Futbolda para önemlidir. Ama siz kulübünüz için doğru planı yapmıyorsanız sonuç her zaman hüsrandır. Chelsea’nin, Manchester United’ın son birkaç yılda harcadıkları ve gelinen nokta ortada…
Şu dönemin favori geyiği, “Pep çok para harcıyor. O yüzden başarılı.” Tabii aslında işin doğrusu, “Pep çok başarılı. O yüzden kendisine yüksek bütçeli takımları gözleri kapalı teslim ediyorlar.”
Pep Guardiola bugün büyük bir ihtimalle İngiliz futbolunun en yüksek liginde art arda 4 şampiyonluk kazanan ilk hoca olacak Manchester City ile birlikte. İşin ilginç yanı, West Ham önünde puan kaybederlerse Arsenal şampiyon olacak. Arsenal’in başında Pep’in eski yardımcısı Mikel Arteta var.
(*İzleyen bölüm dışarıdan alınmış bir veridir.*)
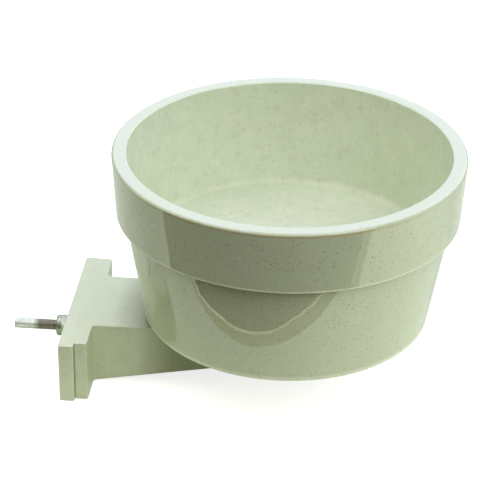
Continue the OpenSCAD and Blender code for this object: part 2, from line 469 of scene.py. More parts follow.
class Shader:
    """The node tree of one material or world, filled by short calls."""

    def __init__(self, owner: bpy.types.Material | bpy.types.World) -> None:
        """Starts an empty tree with its output node.

        Args:
            owner: The material or world that the tree belongs to.
        """
        self.owner = owner
        owner.use_nodes = True
        self.tree = owner.node_tree
        self.tree.nodes.clear()
        self.output = self.add("OutputWorld" if isinstance(owner, bpy.types.World) else "OutputMaterial")

    @cached_property
    def place(self) -> Socket:
        """The object's own coordinates."""
        return self.add("TexCoord").outputs["Object"]

    def add(self, kind: str, sockets: Inputs | None = None, **settings: object) -> bpy.types.Node:
        """Adds one node.

        Args:
            kind: The node's type, without its ShaderNode prefix.
            sockets: Values, or sockets to join, by input name or number.
            settings: The node's own properties.

        Returns:
            The new node.
        """
        node = self.tree.nodes.new("ShaderNode" + kind)
        for key, value in settings.items():
            setattr(node, key, value)
        for key, value in (sockets or {}).items():
            if isinstance(value, Socket):
                self.tree.links.new(value, node.inputs[key])
            else:
                node.inputs[key].default_value = value
        return node

    def along(self, axis: str) -> Socket:
        """Returns the place along one axis of the object, X, Y or Z."""
        return self.add("SeparateXYZ", {"Vector": self.place}).outputs[axis]

    def noise(self, size: float, detail: float) -> Socket:
        """Returns clouds of a size, in metres, with a number of finer layers."""
        texture = self.add("TexNoise", {"Vector": self.place, "Scale": 1 / size, "Detail": detail})
        return texture.outputs["Fac"]

    def bump(self, height: Socket, depth: float, skin: Socket | None = None) -> Socket:
        """Returns a surface direction that rises and falls.

        Args:
            height: The relief, 0 to 1.
            depth: How deep the relief is, in metres.
            skin: The surface direction that it is laid over.

        Returns:
            The surface direction.
        """
        sockets = {"Height": height, "Strength": 1.0, "Distance": depth}
        if skin is not None:
            sockets["Normal"] = skin
        return self.add("Bump", sockets).outputs["Normal"]

    def ramp(
        self, value: Socket, start: float, end: float, first: float | Socket = 0.0, last: float | Socket = 1.0
    ) -> Socket:
        """Turns one range of values evenly into another, and stops at its ends.

        Args:
            value: What is turned.
            start: The value that gives the first result.
            end: The value that gives the last result.
            first: The first result.
            last: The last result.

        Returns:
            The result.
        """
        ends = {"From Min": start, "From Max": end, "To Min": first, "To Max": last}
        return self.add("MapRange", {"Value": value, **ends}).outputs["Result"]

    def uneven(self, clouds: Socket, level: float, shares: tuple[float, float]) -> Socket:
        """Returns a value that the clouds vary between two shares of its level."""
        return self.ramp(clouds, 0.0, 1.0, level * shares[0], level * shares[1])

    def math(self, operation: str, *values: float | Socket) -> Socket:
        """Adds one sum.

        Args:
            operation: Name of the sum, such as SUBTRACT.
            values: Its inputs, numbers or sockets.

        Returns:
            The result.
        """
        return self.add("Math", dict(enumerate(values)), operation=operation).outputs[0]

    def product(self, first: Socket, *others: float | Socket) -> Socket:
        """Multiplies masks, and keeps the result between 0 and 1 after each one.

        Args:
            first: The first mask.
            others: What it is multiplied by, one after the other.

        Returns:
            The result.
        """
        for other in others:
            first = self.add("Math", {0: first, 1: other}, operation="MULTIPLY", use_clamp=True).outputs[0]
        return first

    def blend(self, share: Socket, first: Rgb | Socket, second: Rgb | Socket) -> Socket:
        """Mixes two colours.

        Args:
            share: How much of the second colour shows, 0 to 1.
            first: A colour or a socket.
            second: A colour or a socket.

        Returns:
            The mixed colour.
        """
        below, above = (value if isinstance(value, Socket) else (*value, 1) for value in (first, second))
        return self.add("Mix", {0: share, 6: below, 7: above}, data_type="RGBA").outputs[2]

    def mix(self, share: Socket, first: Socket, second: Socket) -> Socket:
        """Mixes two surfaces, of which the second shows where the share is 1."""
        return self.add("MixShader", {0: share, 1: first, 2: second}).outputs["Shader"]

    def glow(self, colour: Rgb, strength: float | Socket = 1.0) -> Socket:
        """Returns a surface that gives off light of its own."""
        return self.add("Emission", {"Color": (*colour, 1), "Strength": strength}).outputs["Emission"]

    def surface(self, sockets: Inputs) -> bpy.types.Material:
        """Closes the tree with a principled surface that has these inputs."""
        return self.close(self.add("BsdfPrincipled", sockets).outputs["BSDF"])

    def close(self, surface: Socket) -> bpy.types.Material | bpy.types.World:
        """Joins the surface to the output and returns what the tree belongs to."""
        self.tree.links.new(surface, self.output.inputs["Surface"])
        return self.owner


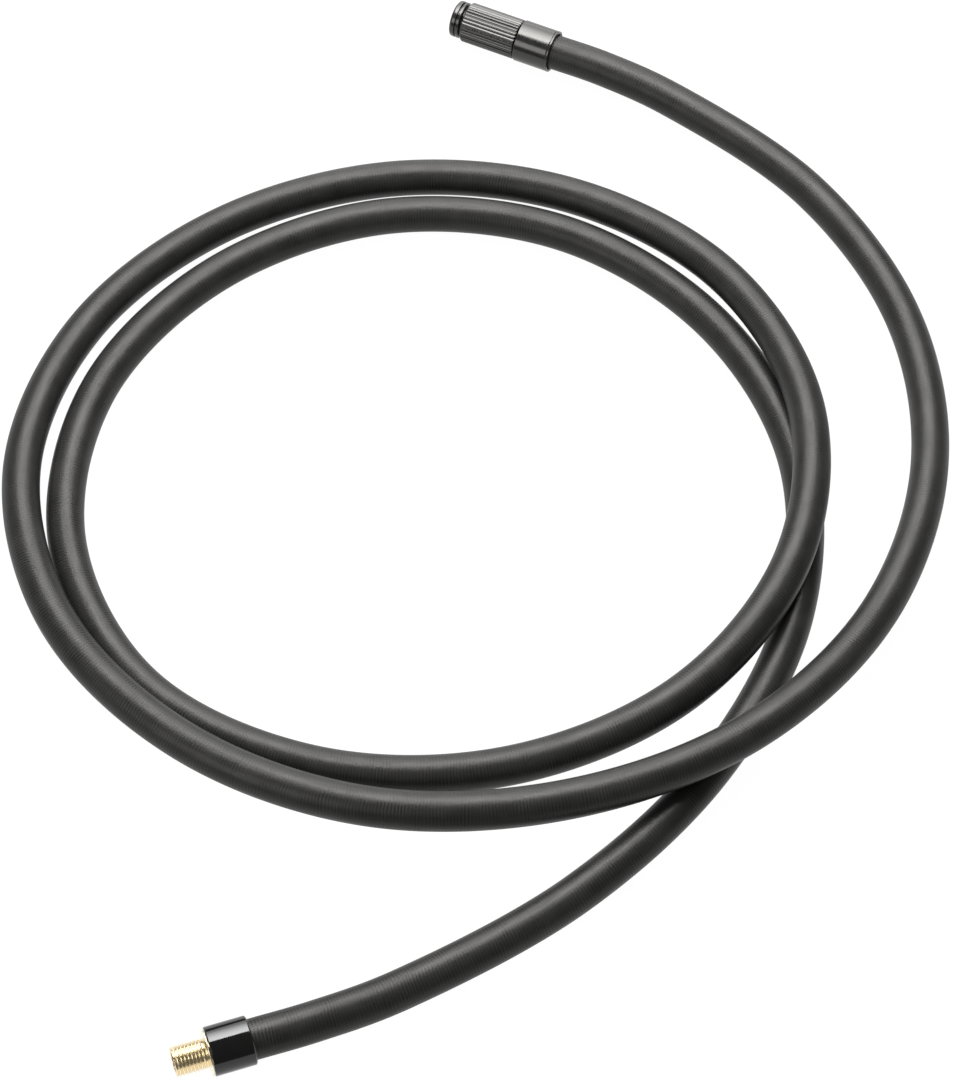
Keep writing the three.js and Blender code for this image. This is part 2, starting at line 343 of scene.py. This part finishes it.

Tıpkı Championship Şampiyonu Leicester City’nin başındaki Enzo Maresca gibi.
Guardiola’nın şampiyonluklar haricinde bir de İngiliz futboluna sunduğu isimler var. Phil Foden’ı genç yetenekten dünya yıldızına, Jack Grealish’i orta sıra takımlarının top cambazından yeteneklerini takımı için kullanan bir futbolcuya dönüştürdü. Cole Palmer’ı yıldız kıvamına soktu. Palmer geniş rotasyondan kaçıp Chelsea’ye gitti ve Yılın Genç Oyuncusu seçildi.
Yüksek bütçeli takım yönetmeyi kolay zannedenler var. Egosu tavanda gençleri idare etmek en az saha içi analizi yapmak kadar zor. Bunu başarabilen isimlere büyük takım veriliyor zaten. “Pep sıkıysa düşük bütçeli takımla çalışsın” diyenler, “Apple CEO’su Tim Cook sıkıysa Casper’ı dünya devi yapsın” diyor mu?
Kısacası dünyada futbol trendini Guardiola belirliyor. Onun gibi oynamak isteyenler ve ona antitez üretenler var futbol dünyasında.